Phillip Dolitsky
“Strategy is the future of present decisions”- Garry Kasparov
“Tactics is knowing what to do when there is something to do. Strategy is knowing what to do when there is nothing to do.”- Savielly Tartakower
Strategy and defense planning belong to the realm of the unknown. There is nothing as certain as the uncertainty of the future and yet all polities depend on their safety and survival by striving to meet the challenge of uncertainty. All nations must attempt, in the words of the late British strategist Colin Gray, “to get the biggest issues right enough” and to “seek good enough answers to the right questions.”[i] As such, strategy necessitates a rigorous and often uncomfortable examination of potential threats, no matter how improbable they may seem. It involves moving beyond the conventional wisdom and exploring scenarios that stretch the boundaries of our current understanding of, and hope for, the world. It requires navigating a delicate balance between caution and creativity, with deep roots in history, where planners must envision not just the likely developments but also the wild cards that could disrupt the status quo. In other words, it requires that strategists and defense planners think about the unthinkable. This particular aspect of the strategic flame is dwindling. The current war in Israel and the discussions surrounding the looming conflict with China over Taiwan should serve as warnings for what might occur if we completely extinguish the strategic imperative to think about the unthinkable. The purpose of this essay, therefore, is to identify this unfortunate trend in strategic thinking, describe an approach to defense planning called “strategic prophylaxis” and offer a few potential remedies to the malady.

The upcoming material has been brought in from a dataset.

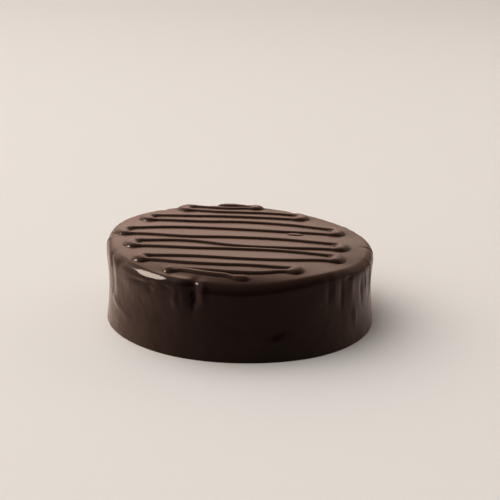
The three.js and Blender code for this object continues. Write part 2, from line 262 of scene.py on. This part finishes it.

The Decline in Thinking About the Unthinkable
During the Cold War, much of American strategic thought was dedicated to “thinking about the unthinkable” in the context of nuclear war. The famed “Wizards of Armageddon” did not merely postulate and stipulate on geopolitical threats and then shrug their shoulders at the magnitude of the problem; they attempted to articulate clear and actionable strategies as best as one can about events that had not happened and might never have happened. To name but a few examples: Colin Gray and Keith Payne argued that “Victory Is Possible” in a nuclear war, Bernard Brodie detailed the interplay between tactical nuclear weapons and conflict escalation, Herman Kahn, perhaps the most creative of the Wizards, delineated separate rungs on an “escalation ladder” that led to general nuclear war.[ii] Thank God, we can never know how well any of their theories would have worked in the advent of nuclear war. But if, as the Cold War nuclear theorists insisted, there is value in nonuse, there is also value in thinking about the unthinkable. Should general nuclear war have occurred, there would have been some thinking about how it could have been managed. The United States would not have stumbled into calamity totally blind. Following the Cold War, however, this type of creative strategic thinking, especially about “unthinkable” problems, significantly declined.